Lionel Newton, who plays Treppie in the much-anticipated screen adaptation of Triomf, speaks to Jeremy Kuper about the frustration and rage he tapped into to bring Marlene van Niekerk’s character to life
Based on the book by Marlene van Niekerk, Triomf is the first Afrikaans movie to get international distribution. Shocking and darkly funny at the same time, the film is set in 1994, six days before the first free elections. It not only looks back into the recent history of the country, but also into the dark past of the Benades, a poor Afrikaans family eking out a life in the Jo’burg suburb of Triomf. Be prepared to be surprised.
Triomf was built on the ruins of Sophiatown, and this has not been conveniently forgotten by everyone. The Benades’ plot is on the land that was taken from the family of a black chap called Sonny (played by Obed Baloyi). He waits outside in the street for the day of the election — when he will get it back and the Boers will run for the border.

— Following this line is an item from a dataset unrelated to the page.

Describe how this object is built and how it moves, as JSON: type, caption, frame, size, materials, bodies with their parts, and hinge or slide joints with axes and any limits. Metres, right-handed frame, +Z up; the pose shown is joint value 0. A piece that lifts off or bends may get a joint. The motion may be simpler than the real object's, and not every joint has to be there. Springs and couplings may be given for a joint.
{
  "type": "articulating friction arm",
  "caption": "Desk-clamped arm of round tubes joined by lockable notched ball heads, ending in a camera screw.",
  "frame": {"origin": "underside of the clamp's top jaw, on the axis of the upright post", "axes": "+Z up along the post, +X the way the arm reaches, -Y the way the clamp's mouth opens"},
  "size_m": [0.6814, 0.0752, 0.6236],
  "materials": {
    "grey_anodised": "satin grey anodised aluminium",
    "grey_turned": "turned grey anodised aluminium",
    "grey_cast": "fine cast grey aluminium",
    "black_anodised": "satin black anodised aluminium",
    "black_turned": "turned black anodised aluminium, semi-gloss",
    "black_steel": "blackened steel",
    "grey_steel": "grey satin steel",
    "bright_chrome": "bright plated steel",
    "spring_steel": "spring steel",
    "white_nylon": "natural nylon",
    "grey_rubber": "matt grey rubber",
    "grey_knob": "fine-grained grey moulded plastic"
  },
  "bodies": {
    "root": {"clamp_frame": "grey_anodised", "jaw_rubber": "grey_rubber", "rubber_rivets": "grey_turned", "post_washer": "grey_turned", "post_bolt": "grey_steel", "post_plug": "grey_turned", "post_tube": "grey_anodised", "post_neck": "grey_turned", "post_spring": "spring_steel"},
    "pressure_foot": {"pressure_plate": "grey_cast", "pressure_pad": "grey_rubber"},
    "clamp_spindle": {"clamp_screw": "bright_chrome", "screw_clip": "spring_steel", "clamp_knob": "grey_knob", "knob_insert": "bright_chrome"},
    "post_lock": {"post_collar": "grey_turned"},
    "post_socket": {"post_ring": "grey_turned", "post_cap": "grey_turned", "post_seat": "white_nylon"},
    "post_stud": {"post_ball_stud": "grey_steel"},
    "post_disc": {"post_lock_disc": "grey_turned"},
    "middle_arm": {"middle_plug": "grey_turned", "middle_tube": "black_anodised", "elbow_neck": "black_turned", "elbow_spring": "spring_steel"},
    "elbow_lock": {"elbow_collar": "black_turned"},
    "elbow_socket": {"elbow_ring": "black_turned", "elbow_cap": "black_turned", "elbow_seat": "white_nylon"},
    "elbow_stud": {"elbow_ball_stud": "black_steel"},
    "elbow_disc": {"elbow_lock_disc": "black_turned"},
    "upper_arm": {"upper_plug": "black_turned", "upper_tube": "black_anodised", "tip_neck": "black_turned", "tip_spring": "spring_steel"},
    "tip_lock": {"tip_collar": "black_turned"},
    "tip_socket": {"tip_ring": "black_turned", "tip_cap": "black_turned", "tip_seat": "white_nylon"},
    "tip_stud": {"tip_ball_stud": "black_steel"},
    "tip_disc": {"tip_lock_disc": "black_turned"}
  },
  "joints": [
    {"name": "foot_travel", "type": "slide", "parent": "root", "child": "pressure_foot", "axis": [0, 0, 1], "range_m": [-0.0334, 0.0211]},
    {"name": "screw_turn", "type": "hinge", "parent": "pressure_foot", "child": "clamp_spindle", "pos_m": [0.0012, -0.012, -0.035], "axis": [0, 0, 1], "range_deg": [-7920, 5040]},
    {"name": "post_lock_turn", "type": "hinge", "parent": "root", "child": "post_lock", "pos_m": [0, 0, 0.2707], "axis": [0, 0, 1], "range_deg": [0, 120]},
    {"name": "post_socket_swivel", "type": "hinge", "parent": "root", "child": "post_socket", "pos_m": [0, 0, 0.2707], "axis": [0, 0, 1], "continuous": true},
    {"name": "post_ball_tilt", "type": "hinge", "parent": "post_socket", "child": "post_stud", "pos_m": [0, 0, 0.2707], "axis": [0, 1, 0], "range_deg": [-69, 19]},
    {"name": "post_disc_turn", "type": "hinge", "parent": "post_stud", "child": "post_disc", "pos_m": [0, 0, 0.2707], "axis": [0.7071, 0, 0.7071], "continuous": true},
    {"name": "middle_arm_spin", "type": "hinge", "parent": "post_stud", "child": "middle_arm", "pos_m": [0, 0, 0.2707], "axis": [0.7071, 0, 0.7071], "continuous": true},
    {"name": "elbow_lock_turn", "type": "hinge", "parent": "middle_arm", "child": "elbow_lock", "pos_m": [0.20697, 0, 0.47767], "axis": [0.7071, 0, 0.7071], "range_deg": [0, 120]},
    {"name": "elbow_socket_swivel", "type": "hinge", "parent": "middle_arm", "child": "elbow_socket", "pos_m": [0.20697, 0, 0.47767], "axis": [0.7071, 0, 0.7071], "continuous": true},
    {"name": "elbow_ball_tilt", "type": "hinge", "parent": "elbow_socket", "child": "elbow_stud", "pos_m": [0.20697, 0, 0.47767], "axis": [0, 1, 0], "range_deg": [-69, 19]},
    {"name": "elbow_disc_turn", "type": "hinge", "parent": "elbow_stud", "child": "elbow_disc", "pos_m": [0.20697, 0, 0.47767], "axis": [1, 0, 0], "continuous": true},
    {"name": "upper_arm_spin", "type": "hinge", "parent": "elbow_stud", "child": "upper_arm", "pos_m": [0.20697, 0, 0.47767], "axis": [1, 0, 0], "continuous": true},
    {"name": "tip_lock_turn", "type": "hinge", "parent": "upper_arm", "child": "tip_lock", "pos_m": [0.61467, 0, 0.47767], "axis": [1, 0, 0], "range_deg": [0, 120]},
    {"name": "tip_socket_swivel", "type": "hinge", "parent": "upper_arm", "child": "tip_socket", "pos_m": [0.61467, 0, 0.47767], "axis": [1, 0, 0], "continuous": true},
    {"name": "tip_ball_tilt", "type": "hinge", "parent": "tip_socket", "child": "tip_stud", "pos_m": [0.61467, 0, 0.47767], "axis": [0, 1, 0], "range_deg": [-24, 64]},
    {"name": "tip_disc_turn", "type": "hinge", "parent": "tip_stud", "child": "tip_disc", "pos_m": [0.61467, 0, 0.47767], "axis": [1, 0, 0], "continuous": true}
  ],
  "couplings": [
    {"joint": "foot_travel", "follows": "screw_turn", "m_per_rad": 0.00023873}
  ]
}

Director Michael Raeburn, who shot the film with digital cameras, likens it to a Greek tragedy, but this is a peculiarly Afrikaans film. The dysfunctional family relationship and pressure-cooker atmosphere in the house is heightened by the severe problems of the 21-year-old Lambert (Eduan van Jaarsveldt). His mother and father, Pop and Mol (Paul Lückhoff and Vanessa Cooke), avoid confronting him, whereas Treppie’s love-hate relationship with Lambert, around which the film revolves, sets off a chain of events that cannot be controlled.

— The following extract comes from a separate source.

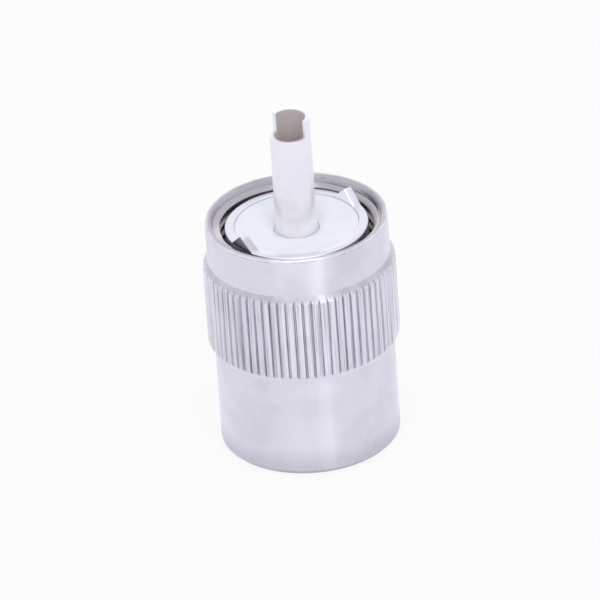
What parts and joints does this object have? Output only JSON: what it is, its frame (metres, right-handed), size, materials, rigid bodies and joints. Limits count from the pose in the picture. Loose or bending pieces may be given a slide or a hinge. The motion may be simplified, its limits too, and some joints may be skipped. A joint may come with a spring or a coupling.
{
  "type": "uhf coaxial plug",
  "caption": "Round coaxial cable plug with a knurled screw ring, a white insulator, two roof-shaped keys and a hollow centre pin.",
  "frame": {"origin": "on the plug's axis, in the plane of its rear end, which is the surface that it stands on", "axes": "+Z along the axis towards the tip of the centre pin; -Y is the side that the picture looks at, +X is to its right"},
  "size_m": [0.0184, 0.0184, 0.0344],
  "materials": {
    "nickel_plate": "nickel-plated turned brass, satin",
    "silver_plate": "silver-plated turned brass, bright",
    "white_insulator": "turned white fluoropolymer"
  },
  "bodies": {
    "plug": {"plug_body": "silver_plate", "insulator": "white_insulator", "centre_pin": "silver_plate"},
    "ring": {"coupling_ring": "nickel_plate"}
  },
  "joints": [
    {"name": "ring_slide", "type": "slide", "parent": "plug", "child": "ring", "axis": [0, 0, 1], "range_m": [0, 0.0108]}
  ]
}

I catch up with Lionel Newton, who plays Treppie, on a cold, grey and desolate English Saturday in Stratford-upon-Avon. He is here performing at the RSC in The Tempest, set in Africa, with Sir Antony Sher and John Kani.
Newton describes Treppie as “a walking scar tissue. The life he is living is as a result of something that went wrong many years ago.” Playing him “was frightening. I think”.
Still, he was so “knocked out” by the book that when he heard they were making a film about it he was desperate to play the part. “My mum is Afrikaans and comes from a working-class background, so in one way I could relate to a lot of what was going on in the story,” says Newton.
A true method actor, Newton stopped washing and brushing his teeth for three weeks before the start of filming. He went to live in the house where the film was going to be made on his own. “I immersed myself in that environment. I went to people’s houses and I spoke, not quite in character, but certainly not as myself.”
The production was delayed for 18 months because of lack of funding — and when the filming did eventually start, things went wrong. In the first week the weather was so bad they couldn’t shoot at all and later one week’s worth of sound recordings were stolen. “I was so angry,” Newton says about the theft, “because you just can’t re-create that kind of thing in a studio.” With a small budget, this increased the pressure to perform.
He explains how his frustration with the production setbacks and the claustrophobic environment of living in a very small house, crammed full of equipment, helped him deliver the nuances of the complex character of Treppie. “Once I got stuck into that tar, that mud of what the place was made up of, I really just wallowed in it,” he says.
Newton compares making a film with Raeburn to “the 24 hours just before your wife’s going to give birth for the first time — anything can happen and you’re in red-alert zone. It’s a kind of adrenalised environment. It’s what makes filmmaking exciting, I suppose.” Pausing to reflect for a moment, he confirms what he believes. “In some ways it is. In some ways it’s incredibly frustrating, because Treppie’s quite stubborn.”
Transforming his own character to play down-at-heel Treppie left Newton feeling an incredible inner rage. “The strange thing was, when we stopped filming, I couldn’t get rid of that.” This rage that came from what he calls “the psychological space I had to get in to play it. [I was] angry about things that happened to me … there’s part of you that doesn’t really want to be that,” he says.
Maybe not everybody will be ready for the high drama of Triomf, and Raeburn thinks that Afrikaans art-house might not be the best label for it. But with performances as intense as these, this powerful picture must surely be seen as a triumph for Suid-Afrikaanse filmmaking.